- _Problem to work on_: Look below. Copy each line that has "materials" in it.

- _Provided data_:
########

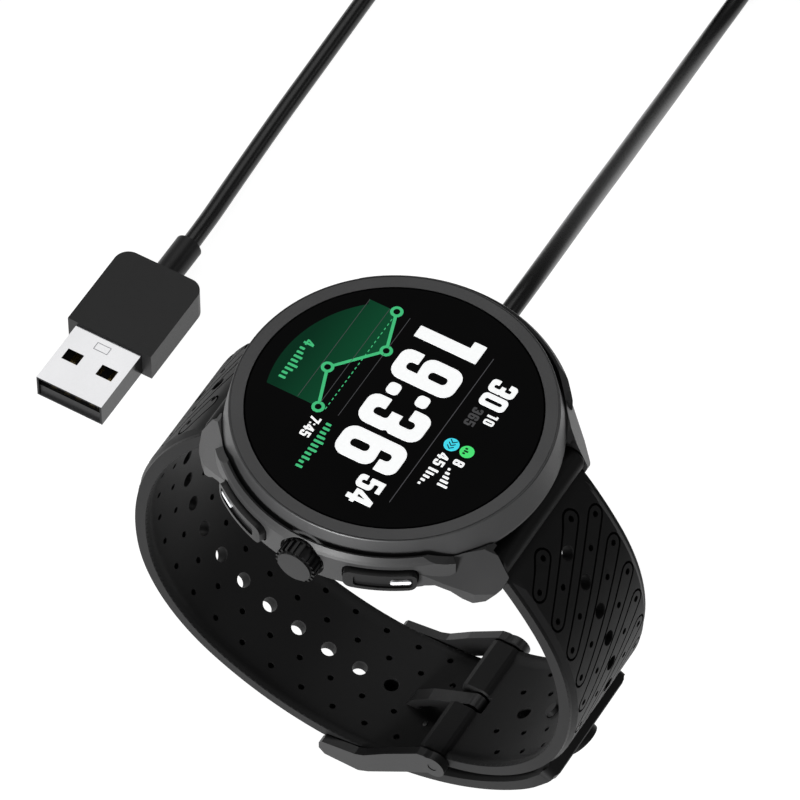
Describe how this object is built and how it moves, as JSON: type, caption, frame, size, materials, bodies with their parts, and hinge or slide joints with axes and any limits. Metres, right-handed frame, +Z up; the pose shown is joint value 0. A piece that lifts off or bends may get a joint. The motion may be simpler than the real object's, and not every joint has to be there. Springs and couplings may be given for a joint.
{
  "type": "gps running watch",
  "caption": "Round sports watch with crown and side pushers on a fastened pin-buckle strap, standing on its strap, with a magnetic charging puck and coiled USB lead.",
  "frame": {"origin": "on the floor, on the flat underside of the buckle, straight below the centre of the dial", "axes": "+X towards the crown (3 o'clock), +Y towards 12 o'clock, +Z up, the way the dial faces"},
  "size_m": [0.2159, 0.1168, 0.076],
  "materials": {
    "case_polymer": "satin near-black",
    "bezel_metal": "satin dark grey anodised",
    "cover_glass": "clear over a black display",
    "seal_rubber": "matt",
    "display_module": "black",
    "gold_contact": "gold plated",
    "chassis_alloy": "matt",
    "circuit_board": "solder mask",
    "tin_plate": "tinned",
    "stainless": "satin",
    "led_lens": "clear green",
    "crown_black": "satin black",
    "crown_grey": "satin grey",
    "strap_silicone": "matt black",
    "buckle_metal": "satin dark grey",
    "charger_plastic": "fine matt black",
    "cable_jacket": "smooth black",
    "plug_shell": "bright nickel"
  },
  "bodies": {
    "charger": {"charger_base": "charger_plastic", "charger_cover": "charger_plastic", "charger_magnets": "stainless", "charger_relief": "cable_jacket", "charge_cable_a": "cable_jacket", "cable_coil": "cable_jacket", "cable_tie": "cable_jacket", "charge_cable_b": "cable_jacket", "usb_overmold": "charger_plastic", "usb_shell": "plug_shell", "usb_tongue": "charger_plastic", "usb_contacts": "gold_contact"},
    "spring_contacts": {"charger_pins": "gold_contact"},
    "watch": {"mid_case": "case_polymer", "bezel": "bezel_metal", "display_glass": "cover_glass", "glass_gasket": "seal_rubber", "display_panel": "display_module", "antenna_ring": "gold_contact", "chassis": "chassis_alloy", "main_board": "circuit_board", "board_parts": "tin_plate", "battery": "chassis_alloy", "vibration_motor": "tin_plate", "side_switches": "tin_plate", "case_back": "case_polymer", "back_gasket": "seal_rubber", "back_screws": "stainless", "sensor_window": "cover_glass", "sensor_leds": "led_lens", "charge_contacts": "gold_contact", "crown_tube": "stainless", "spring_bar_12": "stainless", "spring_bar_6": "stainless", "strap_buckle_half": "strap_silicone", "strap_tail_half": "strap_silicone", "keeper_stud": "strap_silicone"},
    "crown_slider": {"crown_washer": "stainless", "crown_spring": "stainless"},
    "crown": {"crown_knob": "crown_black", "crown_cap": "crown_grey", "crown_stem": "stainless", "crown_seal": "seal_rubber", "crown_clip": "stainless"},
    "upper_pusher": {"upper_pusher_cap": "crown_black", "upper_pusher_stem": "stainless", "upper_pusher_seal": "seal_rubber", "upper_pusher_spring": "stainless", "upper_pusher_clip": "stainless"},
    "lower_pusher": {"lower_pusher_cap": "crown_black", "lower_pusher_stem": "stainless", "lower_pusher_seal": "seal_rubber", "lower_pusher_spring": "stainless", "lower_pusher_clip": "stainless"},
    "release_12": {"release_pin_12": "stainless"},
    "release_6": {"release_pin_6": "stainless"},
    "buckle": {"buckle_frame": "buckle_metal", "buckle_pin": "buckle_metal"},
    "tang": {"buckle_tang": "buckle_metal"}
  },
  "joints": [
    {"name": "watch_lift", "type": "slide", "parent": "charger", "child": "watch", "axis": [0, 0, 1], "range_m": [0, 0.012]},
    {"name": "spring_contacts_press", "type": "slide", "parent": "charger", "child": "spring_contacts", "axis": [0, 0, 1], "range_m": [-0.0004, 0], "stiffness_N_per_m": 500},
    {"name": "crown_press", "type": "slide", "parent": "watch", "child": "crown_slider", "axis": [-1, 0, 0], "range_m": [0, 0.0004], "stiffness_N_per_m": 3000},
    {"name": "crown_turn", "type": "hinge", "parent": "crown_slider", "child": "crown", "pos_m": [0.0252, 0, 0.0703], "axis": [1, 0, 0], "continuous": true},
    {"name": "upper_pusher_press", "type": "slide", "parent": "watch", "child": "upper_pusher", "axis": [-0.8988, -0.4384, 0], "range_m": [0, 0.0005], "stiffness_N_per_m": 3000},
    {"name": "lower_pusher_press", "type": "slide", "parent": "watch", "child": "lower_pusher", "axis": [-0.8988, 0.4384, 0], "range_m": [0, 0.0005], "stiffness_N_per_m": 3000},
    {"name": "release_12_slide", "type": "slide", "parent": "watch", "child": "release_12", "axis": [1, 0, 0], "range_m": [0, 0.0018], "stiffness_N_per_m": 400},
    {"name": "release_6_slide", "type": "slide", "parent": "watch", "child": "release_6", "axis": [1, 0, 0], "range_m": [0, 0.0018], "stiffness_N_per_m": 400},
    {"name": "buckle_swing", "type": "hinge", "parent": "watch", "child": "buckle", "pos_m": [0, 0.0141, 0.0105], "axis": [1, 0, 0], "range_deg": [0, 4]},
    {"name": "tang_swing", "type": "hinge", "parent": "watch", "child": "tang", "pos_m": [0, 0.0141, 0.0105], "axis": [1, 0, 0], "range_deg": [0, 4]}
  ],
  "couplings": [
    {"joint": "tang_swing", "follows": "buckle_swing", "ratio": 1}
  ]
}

########

- _Task output_:
Describe how this object is built and how it moves, as JSON: type, caption, frame, size, materials, bodies with their parts, and hinge or slide joints with axes and any limits. Metres, right-handed frame, +Z up; the pose shown is joint value 0. A piece that lifts off or bends may get a joint. The motion may be simpler than the real object's, and not every joint has to be there. Springs and couplings may be given for a joint.
  "materials": {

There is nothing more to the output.